**Material:**
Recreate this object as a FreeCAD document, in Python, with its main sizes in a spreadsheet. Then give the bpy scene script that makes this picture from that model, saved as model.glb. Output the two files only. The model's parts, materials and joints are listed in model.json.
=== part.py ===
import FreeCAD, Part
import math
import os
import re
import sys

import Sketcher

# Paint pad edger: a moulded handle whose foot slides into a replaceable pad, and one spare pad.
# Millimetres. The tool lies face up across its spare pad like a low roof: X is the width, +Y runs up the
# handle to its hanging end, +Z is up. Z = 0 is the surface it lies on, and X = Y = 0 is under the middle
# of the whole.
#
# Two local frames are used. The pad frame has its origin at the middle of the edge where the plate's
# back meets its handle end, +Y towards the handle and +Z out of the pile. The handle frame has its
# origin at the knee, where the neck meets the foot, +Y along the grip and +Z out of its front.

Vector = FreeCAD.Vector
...
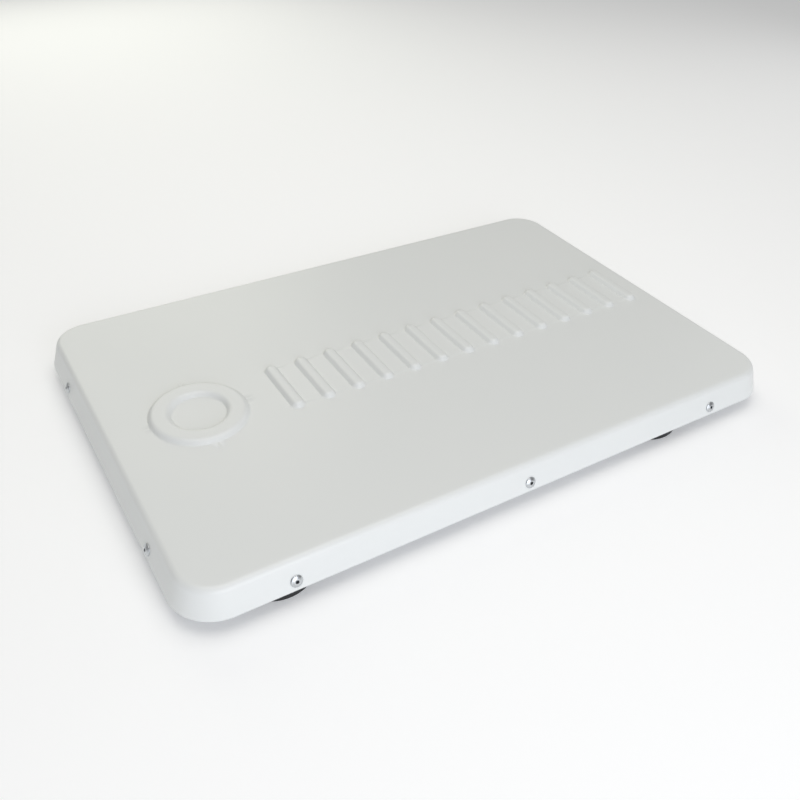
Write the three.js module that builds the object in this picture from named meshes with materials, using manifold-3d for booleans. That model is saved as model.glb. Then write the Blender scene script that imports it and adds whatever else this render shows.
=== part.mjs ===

**To be done:**
Print exactly the run of lines that starts at the line with "Recreate this object" and ends at the line with "Vector = FreeCAD.Vector". Leave out every other line.

**Complete output:**
Recreate this object as a FreeCAD document, in Python, with its main sizes in a spreadsheet. Then give the bpy scene script that makes this picture from that model, saved as model.glb. Output the two files only. The model's parts, materials and joints are listed in model.json.
=== part.py ===
import FreeCAD, Part
import math
import os
import re
import sys

import Sketcher

# Paint pad edger: a moulded handle whose foot slides into a replaceable pad, and one spare pad.
# Millimetres. The tool lies face up across its spare pad like a low roof: X is the width, +Y runs up the
# handle to its hanging end, +Z is up. Z = 0 is the surface it lies on, and X = Y = 0 is under the middle
# of the whole.
#
# Two local frames are used. The pad frame has its origin at the middle of the edge where the plate's
# back meets its handle end, +Y towards the handle and +Z out of the pile. The handle frame has its
# origin at the knee, where the neck meets the foot, +Y along the grip and +Z out of its front.

Vector = FreeCAD.Vector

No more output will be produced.